As a huge fan of Frank Herbert's Dune series, I love that Superman talks of the worm most likely being worshiped somewhere.
Next stop on the hit parade for Superman is another alien planet, embroiled in a world war.
He zips through skies littered with mega-powerful missiles. He had hoped to get here before this cataclysmic exchange of weapons.
And in Metropolis, Lex drops his own bomb. Not only is he going to run for President, he wants Lois to run his publicity!
Luckily, Superman is able to pour on the speed and stop any of the missiles from striking, stopping genocide.
Superman knows that war is always over land or resources. After super-speed learning the language, he understands that an energy crystal is the basis of this war. And so he provides each nation with their own supply.
In the mean time, during this entire scene of war, Lois gives a wonderful soliloquy, castigating Lex and his approach to humanity, how he destroys people, how he created sinkholes to up the price of land he owns. It is incredible to see her stand up to him in this way, a classic interpretation of Lois.

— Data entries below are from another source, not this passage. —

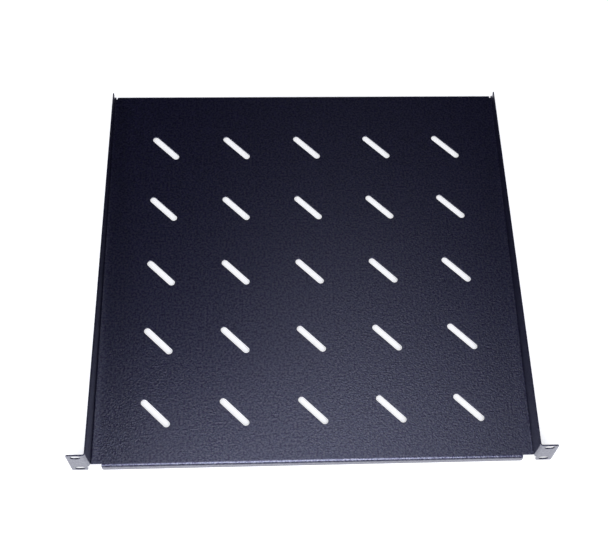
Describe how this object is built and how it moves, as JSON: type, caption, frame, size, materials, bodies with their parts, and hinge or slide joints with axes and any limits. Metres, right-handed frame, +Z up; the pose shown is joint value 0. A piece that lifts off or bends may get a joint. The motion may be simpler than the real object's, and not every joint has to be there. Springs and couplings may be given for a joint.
{
  "type": "cantilever rack shelf",
  "caption": "Shallow vented shelf for a 19-inch rack, folded from sheet steel, with tapering side walls and slotted mounting ears at the front.",
  "frame": {"origin": "middle of the four mounting slots, on the rear faces of the ears, which seat against the rack's front rails", "axes": "+X to the right as seen from the front, +Y towards the rear of the rack, +Z up"},
  "size_m": [0.4826, 0.4492, 0.0449],
  "materials": {
    "coated_steel": "fine-textured powder coat"
  },
  "bodies": {
    "root": {"shelf": "coated_steel"}
  },
  "joints": []
}
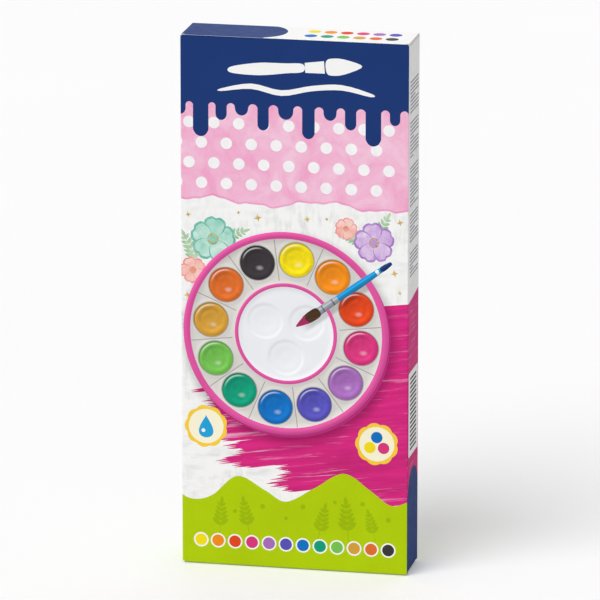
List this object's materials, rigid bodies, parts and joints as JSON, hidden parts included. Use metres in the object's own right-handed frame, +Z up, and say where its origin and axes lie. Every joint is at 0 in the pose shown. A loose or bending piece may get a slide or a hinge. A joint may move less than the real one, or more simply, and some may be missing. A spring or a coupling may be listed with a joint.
{
  "type": "gouache paint set box",
  "caption": "Slim printed board carton with a hinged tuck lid, holding a closed plastic gouache box with a palette lid, removable pans of pressed paint and a paint tube.",
  "frame": {"origin": "centre of the carton's base, on the surface that it stands on", "axes": "+Z up along the carton's length, -Y out of its front face, +X to the right as the front is read"},
  "size_m": [0.106, 0.025, 0.25],
  "materials": {
    "printed_board": "satin",
    "tray_plastic": "gloss",
    "lid_plastic": "gloss",
    "pan_plastic": "satin",
    "tube_foil": "satin",
    "cap_plastic": "satin",
    "yellow_paint": "matte",
    "orange_paint": "matte",
    "red_paint": "matte",
    "magenta_paint": "matte",
    "violet_paint": "matte",
    "ultramarine_paint": "matte",
    "blue_paint": "matte",
    "turquoise_paint": "matte",
    "green_paint": "matte",
    "ochre_paint": "matte",
    "sienna_paint": "matte",
    "black_paint": "matte"
  },
  "bodies": {
    "carton": {"front_panel": "printed_board", "back_panel": "printed_board", "left_side_panel": "printed_board", "right_side_panel": "printed_board", "glue_flap": "printed_board", "bottom_outer_flap": "printed_board", "bottom_inner_flap": "printed_board", "bottom_dust_flap_left": "printed_board", "bottom_dust_flap_right": "printed_board", "paint_tray": "tray_plastic", "palette_lid": "lid_plastic", "tube_body": "tube_foil", "pan_yellow": "pan_plastic", "pan_orange": "pan_plastic", "pan_red": "pan_plastic", "pan_magenta": "pan_plastic", "pan_violet": "pan_plastic", "pan_ultramarine": "pan_plastic", "pan_blue": "pan_plastic", "pan_turquoise": "pan_plastic", "pan_green": "pan_plastic", "pan_ochre": "pan_plastic", "pan_sienna": "pan_plastic", "pan_black": "pan_plastic", "paint_yellow": "yellow_paint", "paint_orange": "orange_paint", "paint_red": "red_paint", "paint_magenta": "magenta_paint", "paint_violet": "violet_paint", "paint_ultramarine": "ultramarine_paint", "paint_blue": "blue_paint", "paint_turquoise": "turquoise_paint", "paint_green": "green_paint", "paint_ochre": "ochre_paint", "paint_sienna": "sienna_paint", "paint_black": "black_paint"},
    "top_lid": {"top_lid_panel": "printed_board", "top_tuck_tab": "printed_board"},
    "dust_flap_left": {"top_dust_flap_left": "printed_board"},
    "dust_flap_right": {"top_dust_flap_right": "printed_board"},
    "cap": {"tube_cap": "cap_plastic"}
  },
  "joints": [
    {"name": "top_lid_hinge", "type": "hinge", "parent": "carton", "child": "top_lid", "pos_m": [0, 0.01225, 0.24975], "axis": [-1, 0, 0], "range_deg": [0, 180], "deforming": ["top_tuck_tab"]},
    {"name": "dust_flap_left_hinge", "type": "hinge", "parent": "carton", "child": "dust_flap_left", "pos_m": [-0.05275, 0, 0.2492], "axis": [0, -1, 0], "range_deg": [0, 90]},
    {"name": "dust_flap_right_hinge", "type": "hinge", "parent": "carton", "child": "dust_flap_right", "pos_m": [0.05275, 0, 0.2492], "axis": [0, 1, 0], "range_deg": [0, 90]},
    {"name": "cap_turn", "type": "hinge", "parent": "carton", "child": "cap", "pos_m": [-0.036, 0.0009, 0.23399], "axis": [-1, 0, 0], "range_deg": [0, 540]}
  ],
  "couplings": [
    {"joint": "dust_flap_left_hinge", "follows": "top_lid_hinge", "ratio": 0.5},
    {"joint": "dust_flap_right_hinge", "follows": "top_lid_hinge", "ratio": 0.5}
  ]
}
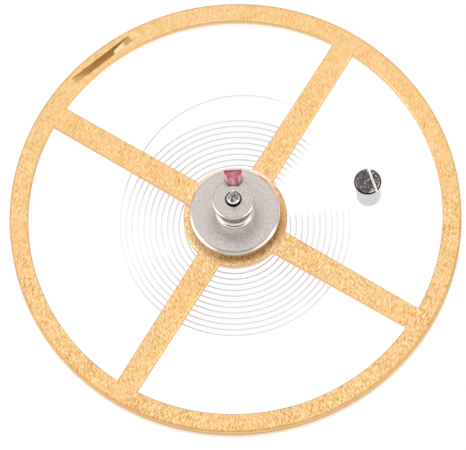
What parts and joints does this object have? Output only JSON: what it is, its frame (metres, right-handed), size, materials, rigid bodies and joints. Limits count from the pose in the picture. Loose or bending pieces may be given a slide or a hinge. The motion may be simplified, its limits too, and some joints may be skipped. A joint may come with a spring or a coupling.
{
  "type": "balance wheel",
  "caption": "Watch balance complete: smooth armed rim on its pivoted staff, double roller with impulse jewel, flat hairspring pinned to its collet and held by a stud.",
  "frame": {"origin": "tip of the lower pivot, on the staff axis; the lowest point of the part", "axes": "+Z along the staff, from the hairspring side to the roller side; +Y towards the impulse jewel at rest"},
  "size_m": [0.01, 0.01, 0.0034],
  "materials": {
    "gilt_wheel": "gilt, finely grained satin",
    "staff_steel": "polished",
    "roller_steel": "satin with polished edges",
    "ruby": "polished synthetic ruby",
    "shellac": "glossy set bead",
    "collet_brass": "turned",
    "pin_brass": "drawn",
    "spring_alloy": "rolled, bright",
    "stud_steel": "turned body, darkened head",
    "cement": "pale set adhesive"
  },
  "bodies": {
    "stud": {"hairspring_stud": "stud_steel", "stud_cement": "cement", "hairspring": "spring_alloy"},
    "balance": {"balance_wheel": "gilt_wheel", "balance_staff": "staff_steel", "impulse_roller": "roller_steel", "safety_roller": "roller_steel", "impulse_jewel": "ruby", "jewel_shellac": "shellac", "hairspring_collet": "collet_brass", "collet_pin": "pin_brass"}
  },
  "joints": [
    {"name": "balance_swing", "type": "hinge", "parent": "stud", "child": "balance", "pos_m": [0, 0, 0], "axis": [0, 0, 1], "range_deg": [-300, 300], "stiffness_Nm_per_rad": 0.00000031, "deforming": ["hairspring"]}
  ]
}
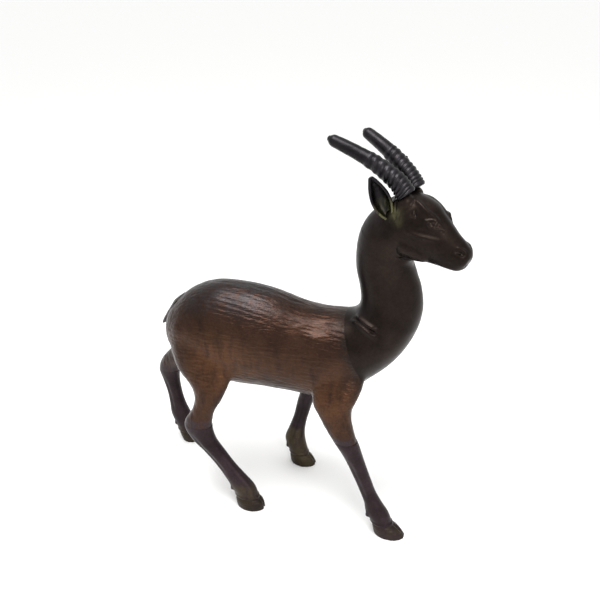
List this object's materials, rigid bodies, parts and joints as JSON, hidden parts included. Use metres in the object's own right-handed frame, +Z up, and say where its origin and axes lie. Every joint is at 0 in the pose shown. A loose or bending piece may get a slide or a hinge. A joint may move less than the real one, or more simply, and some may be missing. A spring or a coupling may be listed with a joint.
{
  "type": "bronze antelope statuette",
  "caption": "Free-standing bronze statuette of a walking antelope with ringed horns and turned head, cast in sections.",
  "frame": {"origin": "on the ground under the middle of the statue's bounding box", "axes": "+X the way the statue faces, +Y its left side, +Z up"},
  "size_m": [0.2524, 0.079, 0.2977],
  "materials": {
    "chased_bronze": "red-brown patina over chased hair strokes",
    "smooth_bronze": "smooth dark brown patina",
    "plum_bronze": "smooth purple-brown patina",
    "black_bronze": "near-black patina",
    "verdigris_bronze": "dark brown with green-gold verdigris",
    "olive_bronze": "dull olive-brown patina",
    "raw_bronze": "bare metal, inside the joints"
  },
  "bodies": {
    "root": {"torso": "chased_bronze", "neck": "smooth_bronze", "head": "smooth_bronze", "horn_right": "black_bronze", "horn_left": "black_bronze", "ear_right": "verdigris_bronze", "ear_left": "verdigris_bronze", "tail": "chased_bronze", "shank_right_fore": "plum_bronze", "shank_left_fore": "plum_bronze", "shank_right_hind": "plum_bronze", "shank_left_hind": "plum_bronze", "hoof_right_fore": "olive_bronze", "hoof_left_fore": "olive_bronze", "hoof_right_hind": "olive_bronze", "hoof_left_hind": "olive_bronze", "leg_dowels": "raw_bronze", "neck_band": "raw_bronze", "head_band": "raw_bronze"}
  },
  "joints": []
}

As I said above, the Superman story zips along incredibly while Lois' story delicious heats up slowly.
As he tries to go home, Superman is boom tubed to Apokolips, sent into a super-prison where we see Mister Miracle and Infinity Man trapped. The room is dripping with Kryptonite, the perfect trap.
And Lois is also being trapped. She can see Lex bringing her around so he can spring it on her. Dealing with Lex is as deadly a prison as this one run by Desaad.
I have talked all about Kindt and how he uses the Superman story to send a vibe to Lois' story. But it also flows the other way. Here Lex says he is going to run for President. The next panel, in Superman's story, is simply the word Apokolips with a shot of that Hell. A world run by Lex would be similar.
And if Lois doesn't help Lex he will have her family and friends killed. Worse yet, Luthor has rigged the back door of the coffee shop with a bomb. Should Lois get up and leave, she will die in the explosion. No wonder he wanted this public place.
While on Apokolips, the Infinity Man tells Superman he needs to get back to Earth and stop a single death that, should it happen, will ultimately lead to a global catastrophe. A quick escape later, Superman is flying at top speed back to Earth to stop this murder. It does seem a little like luck that Superman even ran into the Infinity Man to hear this prophecy. For the first time, I see a little darkness ... a little fatigue ... on Superman's face. He talks how this one crucial life might have been otherwise lost in the 'sea of pain and death' he is exposed to. He isn't always bright and sunny and optimistic. This world ... this universe ... can wear him down.
On a smaller scale, Lois is also sick of Lex, nauseated by the whole thing and needing to get away.
Superman's life writ large is Lois' life as a hero, just on a smaller level.
Is this police officer that crucial person? It is never said. But Superman talks of how he can only do so much, try to do his best, and realize he can't do everything.
Again, nice little segue here. Superman blocking the killer's bullets. And Lois telling Lex he can't always dodge the bullets he sets up.
Finally back on Earth, Superman strips the bomb off the coffee shop door, races home and changes into Clark, and makes it back in time to meet Lois.
After his busy morning, his only dream is to have a nice slow walk with her. A perfect ending for this story. There is high action with Superman. There was high suspense with Lois. Both stories mirror each other, resonate. And then we get a chance for both to breathe, enjoying each others' company.
So nothing but praise here. The juxtaposition between the two stories made them flow and glow. Solid art and great transitions made this something great.